A patent owner playing gatekeeper to 5G does not make for a competitive or innovative market, despite the superficial appearance of competition among those who must pay tribute to the gatekeeper. The Federal Trade Commission’s lawsuit against Qualcomm and recent decisions issued by the International Trade Commission attest to the inefficiencies and convolutions of technology markets dominated by monopolistic patent licensors. Those disputes involved voluntary, private standards; it is easy to imagine how a federally mandated standard could be far worse economically.

There is little reason to believe that the government could sidestep a patent morass were it to impose a national 5G standard. A 2015 paper by Tejas Narechania details the many times that patents have come into conflict with government objectives like public health or safety. Far too often, the patents win.

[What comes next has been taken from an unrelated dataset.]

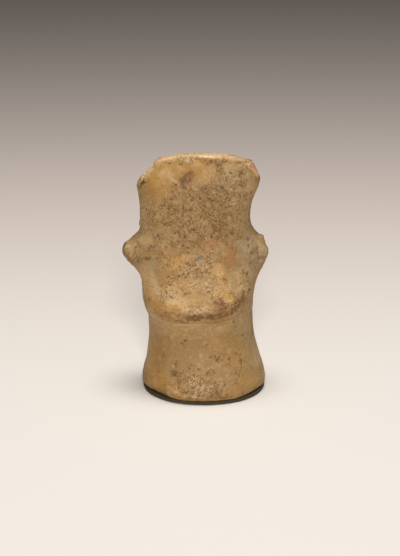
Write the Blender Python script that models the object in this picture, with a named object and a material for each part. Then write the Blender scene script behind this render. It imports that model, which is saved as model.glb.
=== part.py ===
"""Weathered stone standing figurine, its head and arms broken away, on a thin dark base pad.

Metres, +Z up. The figure faces -Y and its left-hand arm stub in the front view is at -X.
The origin is the centre of the base pad's underside.
"""

import math
from dataclasses import astuple, dataclass

import bmesh
import bpy
from mathutils import Matrix, Vector, noise

# Driving dimensions, in metres
FIGURE_HEIGHT = 0.0787
PAD_THICKNESS = 0.0010
PAD_INSET = 0.0001
PAD_EDGE_ROUND = 0.0002
PAD_SHARP_ANGLE = math.radians(35)
BEDDING_GAP = 0.0003

# The free form is drawn in millimetres for a figure of this height, and scaled to FIGURE_HEIGHT
DRAWN_HEIGHT = 78.7
SCALE = FIGURE_HEIGHT / DRAWN_HEIGHT
FIGURE_UNDERSIDE = PAD_THICKNESS + BEDDING_GAP

# How finely the carved form is meshed
COLUMNS = 60
FOOT_ROWS = 4
SKIRT_ROWS = 11
LIP_ROWS = 6
TORSO_ROWS = 30

# The crease between belly and skirt. It climbs towards +X, dips at the far -X side, and the lip rounds under to it
LEDGE_LEVEL = 24.8
LEDGE_RIGHT_RISE = 3.9
LEDGE_RIGHT_POWER = 2.5
LEDGE_LEFT_DROP = 0.9
LEDGE_DROPS_FROM = 0.7
LEDGE_WARP_REACH = 22.0
LIP_HEIGHT_CRISP = 3.4
LIP_HEIGHT_FADED = 9.0
LIP_FADES_FROM = 0.66
LIP_FADED_AT = 0.98
ROLL_LEVEL = 28.6
ROLL_HEIGHT = 3.0
ROLL_SWELL = 0.5

# The rounded lower edge of the foot, rubbed down further at the front towards -X
FOOT_ROUND = 1.5
FOOT_WORN_ROUND = 3.0
FOOT_WORN_ANGLE = math.radians(228)
FOOT_WORN_SPREAD = math.radians(24)
FOOT_INSET_SHARE = 0.85

# Above the top break the loft runs on to here, and the break cuts it back
LOFT_TOP = 86.0


@dataclass(frozen=True)
class Section:
    """One horizontal section of the carved body, in drawn millimetres."""

    level: float
    left: float
    right: float
    front: float
    back: float
    squareness: float


@dataclass(frozen=True)
class ArmStub:
    """One broken arm: how far it stands out sideways, and how it fades above, below and in depth."""

    side: int
    level: float
    reach: float
    fade_up: float
    fade_down: float
    bluntness: float
    half_depth: float


@dataclass(frozen=True)
class Break:
    """A broken face: the block that is struck off lies beyond point, in the direction of outward."""

    name: str
    point: tuple[float, float, float]
    outward: tuple[float, float, float]
    span: float
    arch: float
    roughness: float
    seed: float


@dataclass(frozen=True)
class Finish:
    """Colour and surface of one material, with the colour in linear values."""

    name: str
    colour: tuple[float, float, float]
    roughness: float
    metallic: float = 0.0


SKIRT = (
    Section(0.0, 20.1, 19.7, 19.4, 19.2, 2.15),
    Section(2.0, 20.3, 19.9, 19.4, 19.2, 2.15),
    Section(8.4, 19.0, 18.1, 17.9, 17.0, 2.15),
    Section(15.6, 18.1, 16.3, 15.3, 14.3, 2.2),
    Section(22.0, 18.2, 15.6, 13.8, 13.2, 2.25),
    Section(34.0, 18.6, 15.8, 13.6, 13.4, 2.3),
)

TORSO = (
    Section(16.0, 19.4, 15.8, 14.8, 13.2, 2.25),
    Section(25.5, 19.6, 15.7, 15.7, 13.7, 2.3),
    Section(33.0, 20.2, 15.9, 14.8, 13.3, 2.35),
    Section(43.0, 20.6, 15.0, 12.2, 11.2, 2.5),
    Section(54.0, 20.7, 14.4, 9.8, 9.2, 2.6),
    Section(62.0, 20.9, 15.3, 8.5, 8.0, 2.7),
    Section(68.0, 21.9, 17.6, 7.6, 7.0, 2.8),
    Section(74.0, 22.2, 18.2, 6.6, 6.0, 2.8),
    Section(LOFT_TOP, 22.2, 18.2, 5.0, 4.6, 2.8),
)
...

That a company like Rivada could play patent puppeteer over a national 5G standard illustrates a larger problem looming over the U.S. economy. Over the last few decades, patent owners have successfully lobbied Congress, the courts, and the White House to increase the power and strength of patents, making them easier to get, easier to use, and more valuable in lawsuits.

For a small inventor in a garage lab who needs all the help the law can give, powerful patent rights can be attractive. But that is not innovation today. Now, patents are complex instruments intertwined with key technologies, ubiquitous industries, and government regulations. In this new environment, a seemingly innocuous policy idea, like open access to wireless networks, could have dramatic consequences because of the threat of an anticompetitive patent.

Charles Duan is the director of technology and innovation policy at the R Street Institute, a nonprofit, nonpartisan think tank based in Washington, D.C.

Correction, April 15, 2019: The original version of this op-ed mischaracterized the way Rivada’s technology works. The language has also been updated to clarify the way the federal government chooses private-sector partners.